- Interactive map of Yunus Emre Tunnel Yunus Emre Tüneli

Overview
- Location: Ünye, Ordu Province
- Coordinates: 41°06′59″N 37°14′18″E﻿ / ﻿41.11639°N 37.23833°E Yunus Emre Tunnel Location of Yunus Emre Tunnel in Turkey
- Status: Operational
- Route: D.010 E70

Operation
- Work began: 2007
- Constructed: S.T.Y. Construction Company
- Opened: December 21, 2013; 12 years ago
- Operator: General Directorate of Highways
- Traffic: automotive

Technical
- Length: 1,996 and 1,980 m (6,549 and 6,496 ft)
- No. of lanes: 2 x 2
- Operating speed: 80 km/h (50 mph)

= Yunus Emre Tunnel =

Highway tunnel in northern Turkey

Yunus Emre Tunnel (Yunus Emre Tüneli), is a highway tunnel constructed in Ordu Province, northern Turkey.

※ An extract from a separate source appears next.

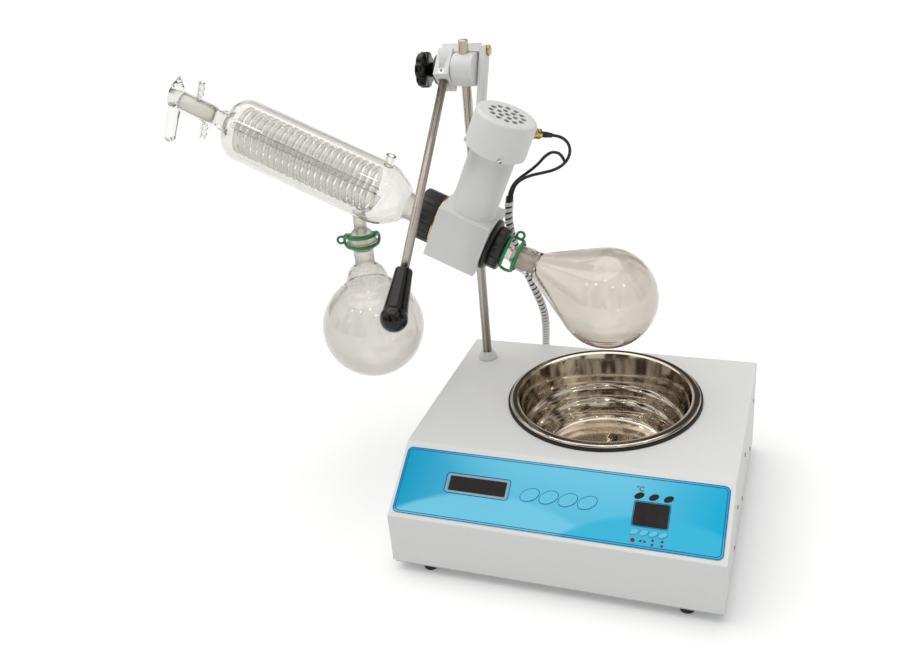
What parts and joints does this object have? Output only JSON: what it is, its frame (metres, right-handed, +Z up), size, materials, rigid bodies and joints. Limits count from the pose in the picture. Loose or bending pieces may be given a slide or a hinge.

Yunus Emre Tunnel is part of the Samsun-Ordu Highway (D.010 and E70) within the Black Sea Coastal Highway, of which construction was carried out by the Turkish S.T.Y. Construction Company. The 1996 and 1980 m twin-tube tunnel carries two lanes of traffic in each direction. The Bayramca Tunnel follows the Yunus Emre Tunnel in direction Ordu.

The tunnel was opened to traffic on December 21, 2013, by Turkish Prime Minister Recep Tayyip Erdoğan.